The frantic pace of action is thankfully not accompanied by the usual bouncing carnage you’ll find in most online FPSs – while you can jump, it’s a more realistic leap than the springs on your feet in, say, Quake or Unreal. It might make the difference if you manage it once, but try and boing around like Zebedee on a bad day and you’ll soon suffer. This ‘realism’ is also carried over into your weapon accuracy. As you move around, your accuracy decreases, as indicated by the increasing size of your weapon sights, which narrow to a pinprick when motionless and crouching. You’ll also find your weapons moving upwards as you fire bursts of gunfire, another nice touch. Fortunately, should you value precision over quantity, you can adjust weapons to fire single or minimal bursts per key-press, hopefully cutting down on your randomness in aiming.
The range of weapons available is impressive to say the least, and a good job seems to have been made of balancing their power. It’s not realistic to the power of Counter Strike or, say Ghost Recon, where if you’re shot, you’re effectively dead. In fact, you can take quite a few bullets before it’s time to give up the ghost. Perhaps in respect of the wide price-range of weaponry, the lower-end weapons whilst still managing to be at least vaguely effective, are nothing compared to the high-calibre beasts that successful killing-sprees can net you.
The missions are also pleasantly varied, making a break from the traditional. In homage to its ‘global’ title they’re spread around the world, from Argentina to Chechyna, with multiple goals for each team from taking out enemy commanders and rescuing artefacts, to the more standard hostage-taking. They’re remarkably well structured, the only problem being with multiple goals required for mission success, large-scale team games usually end up with a series of drawn rounds, as neither team can quite complete their goals. The maps are well-designed, and again massively varied, some allowing clear advantages to snipers, and others to the more close-range advantaged troops.
Should playing them against real people be too much for your brain to comprehend, you can also play through missions in a linear progression as part of an NPC team. Don’t expect too much from the AI though, while they support each other fairly well, responding to and issuing voice commands, healing comrades and so on, when it comes to firefights, their brains seem to eject out of the window, preferring to stand still and shoot until the enemy or themselves are dead. They’re a good way of learning the maps, though, and the different nuances of the game. There’s also the presence of a couple of NPC guards in a couple of the online maps – usually in the ‘good guys’ home area. Unfortunate, should you be a ‘bad guy’ who wanders in, as it usually results in instant death – annoying to say the least.
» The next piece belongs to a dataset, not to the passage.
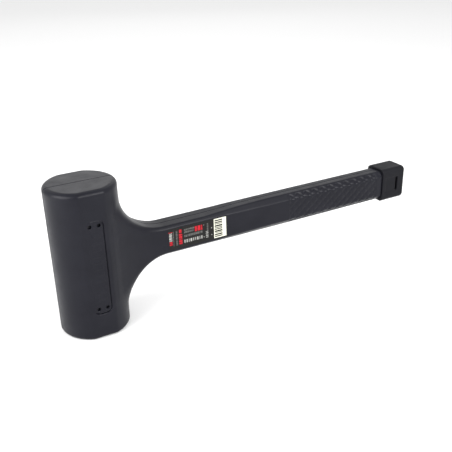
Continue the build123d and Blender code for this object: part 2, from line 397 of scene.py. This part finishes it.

The game is based on the Lithtech2 engine, and although not astoundingly good looking, is definitely at least on a par with the current online favourites. In particular, the character models are great to look at, as are weapon effects – we’re particular fans of what happens to you when you catch a gas grenade – at least from an aesthetic point of view.
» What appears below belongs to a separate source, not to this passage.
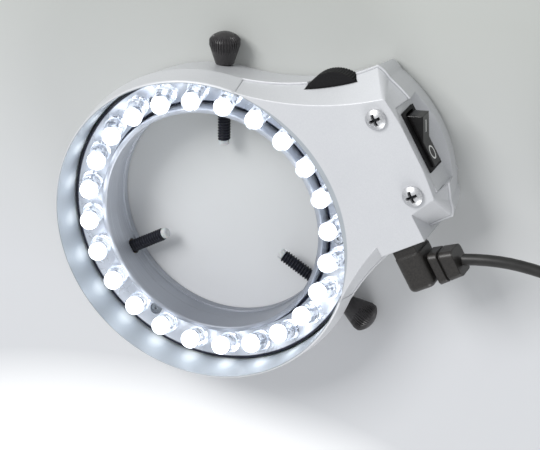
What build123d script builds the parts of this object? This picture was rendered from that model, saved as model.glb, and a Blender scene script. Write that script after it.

Global Operations deserves success in the online world, but as ever, it’s down to the fickle online community to see if it gets the reception it deserves. There’s a lot of strategy and tactics to be picked up, should interest be provoked, and organised teams could have a field-day with the class-based action on hand. It’s a toss-up, however whether the game’s frantic pace actually sits comfortably with the strategic wealth waiting to be uncovered. A frag-happy punter could find a pleasant home in the fast movement and powerful weapons, possibly making it extremely difficult to manage effectively as a strategic team. On the whole though, it’s been a blast to get involved in some decent modern-day team-based online action. With versatile server options allowing operators with a dedicated machine to run a variety of servers, the potential is there for massive success over the net. We’re more than happy to recommend it to you heartily.